A situação é um tanto delicada, porque uma fonte de um jornalista mais descuidado pode a qualquer momento lhe repassar informações costumeiramente e usá-las em sua região, por exemplo, para cobrar valores, sem que o profissional saiba. Em face disso, haver, obviamente, uma representação junto à autoridade policial e ela indiciar fonte e jornalista por eventual extorsão. 

A questão, porém, no caso do jornalista Arimateia Azevedo, são os mais recentes acontecimentos pretéritos, principalmente, os advindos de 2020 para os tempos atuais, quando botaram em seu pescoço o chocalho que acharam lhe cabia, baseado, segundo investigações de agentes de Estado, em supostas provas, que o jornalista nega veementemente existirem. De todo modo ele vive, atualmente, em um contexto.

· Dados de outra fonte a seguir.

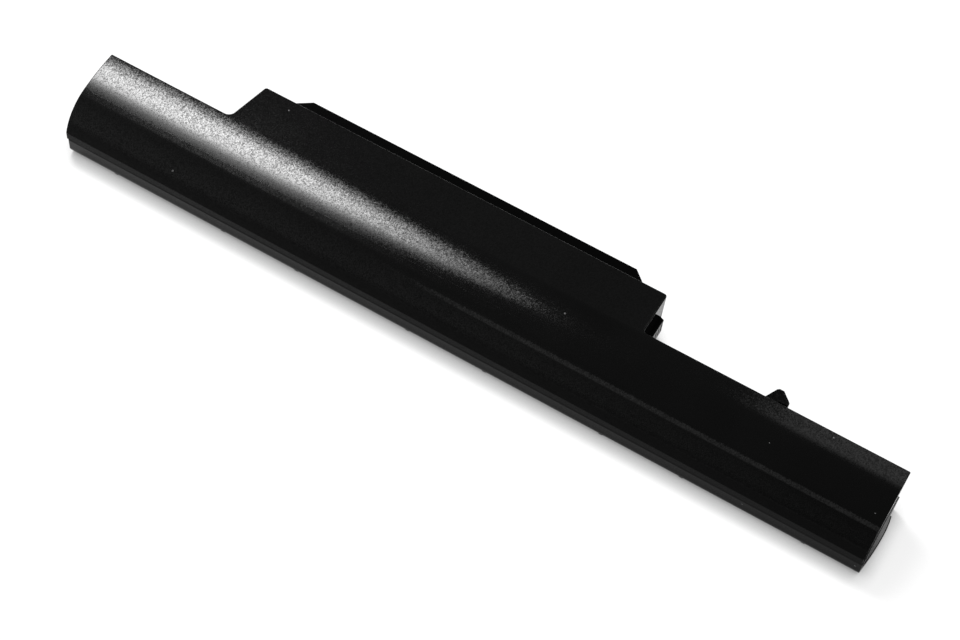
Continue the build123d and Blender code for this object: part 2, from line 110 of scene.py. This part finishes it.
class Finish:
    """A material built from nodes. node() adds one and returns its chosen output."""

    def __init__(self, name):
        self.data = bpy.data.materials.new(name)
        self.data.use_nodes = True
        self.tree = self.data.node_tree
        self.shader = self.tree.nodes["Principled BSDF"]

    def node(self, kind, settings=None, inputs=(), output=0):
        made = self.tree.nodes.new(kind)
        for key, value in (settings or {}).items():
            if key == "stops":
                ramp = made.color_ramp
                while len(ramp.elements) < len(value):
                    ramp.elements.new(0.5)
                for element, (place, colour) in zip(ramp.elements, value):
                    element.position = place
                    element.color = colour
            else:
                setattr(made, key, value)
        pairs = inputs.items() if isinstance(inputs, dict) else enumerate(inputs)
        for key, value in pairs:
            self.feed(made.inputs[key], value)
        return Socket(self, made.outputs[output])

    def feed(self, target, value):
        if isinstance(value, Socket):
            self.tree.links.new(value.socket, target)
        else:
            target.default_value = value

    def maths(self, operation, *inputs):
        """One Math node."""
        return self.node("ShaderNodeMath", {"operation": operation}, inputs)

    def vector(self, operation, *inputs):
        """One Vector Math node."""
        return self.node("ShaderNodeVectorMath", {"operation": operation}, inputs)

    def place(self):
        """Position on the piece, in metres."""
        return self.node("ShaderNodeTexCoord", output="Object")

    def along(self, place, axis):
        """One coordinate of a position: 0, 1 or 2 for x, y or z."""
        return self.node("ShaderNodeSeparateXYZ", None, [place], output=axis)

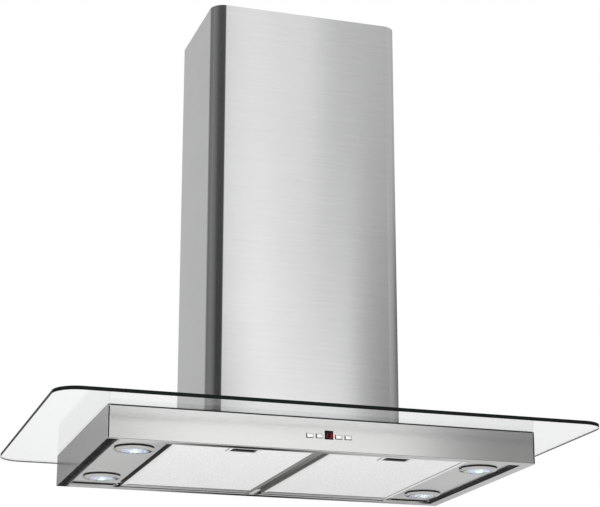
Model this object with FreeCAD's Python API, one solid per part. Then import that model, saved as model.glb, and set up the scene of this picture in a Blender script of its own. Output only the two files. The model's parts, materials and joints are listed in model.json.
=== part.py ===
import FreeCAD, Part
import math
import os

V = FreeCAD.Vector
X, Y, Z = V(1, 0, 0), V(0, 1, 0), V(0, 0, 1)

# Island range hood: a flat glass sheet on a shallow steel canopy, with a box chimney above it.
# Origin: centre of the canopy's underside. +X right, +Y away from the control panel, +Z up.
# All sizes in millimetres.

# Canopy
BODY_W, BODY_D, BODY_H = 712.0, 440.0, 53.0
SHEET = 1.0               # steel sheet of the canopy, covers and box
FLANGE_W = 18.0           # bottom flange all round
PANEL_LEVEL = 5.2         # height of the lamp panels above the flange
RAIL_H = 14.0             # upright lip along the filters
RIM_W = 14.0              # inward rim that carries the deck
SEAM = 1.4                # joint line beside the front fascia
FASCIA_T = 1.2
FASCIA_LIFT = 0.3         # joint line under the fascia
FASCIA_RETURN = 11.0
# Glass
GLASS_W, GLASS_D, GLASS_T = 900.0, 600.0, 6.0
GLASS_CORNER_R = 40.0
GASKET_T = 1.0
GASKET_W = 8.0
GASKET_INSET = 0.4
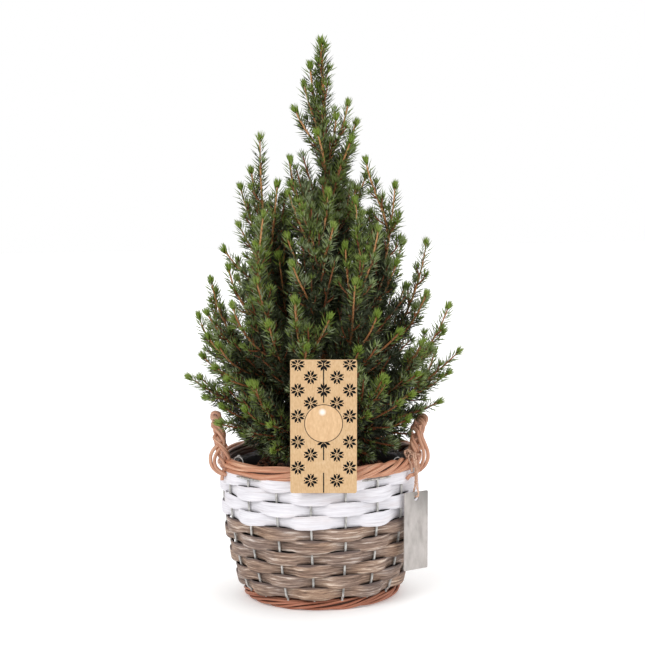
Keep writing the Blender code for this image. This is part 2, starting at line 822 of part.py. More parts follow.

As páginas do inquérito que chegaram ao conhecimento do Blog Bastidores, do 180graus.com, não necessariamente evidenciam que Arimateia Azevedo sabia do pedido de valores para terceiro, mas evidencia uma relação com tratativas de valores entre jornalista e a 'fonte', sem que seja especificado a razão da sua existência, já que a 'fonte' não seria jornalista do Portal AZ. 

O artigo que tipifica o crime de extorsão no Código Penal dita que nele incide quem “Constranger alguém, mediante violência ou grave ameaça, e com o intuito de obter para si ou para outrem indevida vantagem econômica, a fazer, tolerar que se faça ou deixar de fazer alguma coisa”.

Soou estranho então à polícia que a coluna do jornalista tenha sido usada para cobrança de dinheiro havendo um histórico de suposta proximidade com tratativas de dinheiro anterior ao caso recente. Foi um prato cheio para a nova investida contra o profissional de imprensa.

De toda sorte, uma coisa é certa (sem qualquer julgamento prévio condenatório ou absolutório sobre a conduta do jornalista, papel da justiça em todas as suas instâncias): essa 'fonte' não é fonte, essa 'fonte' não é fonte que se preze, essa 'fonte' não é boa.

E há muitos que já se perguntam: como alguém tão inteligente não percebeu isso?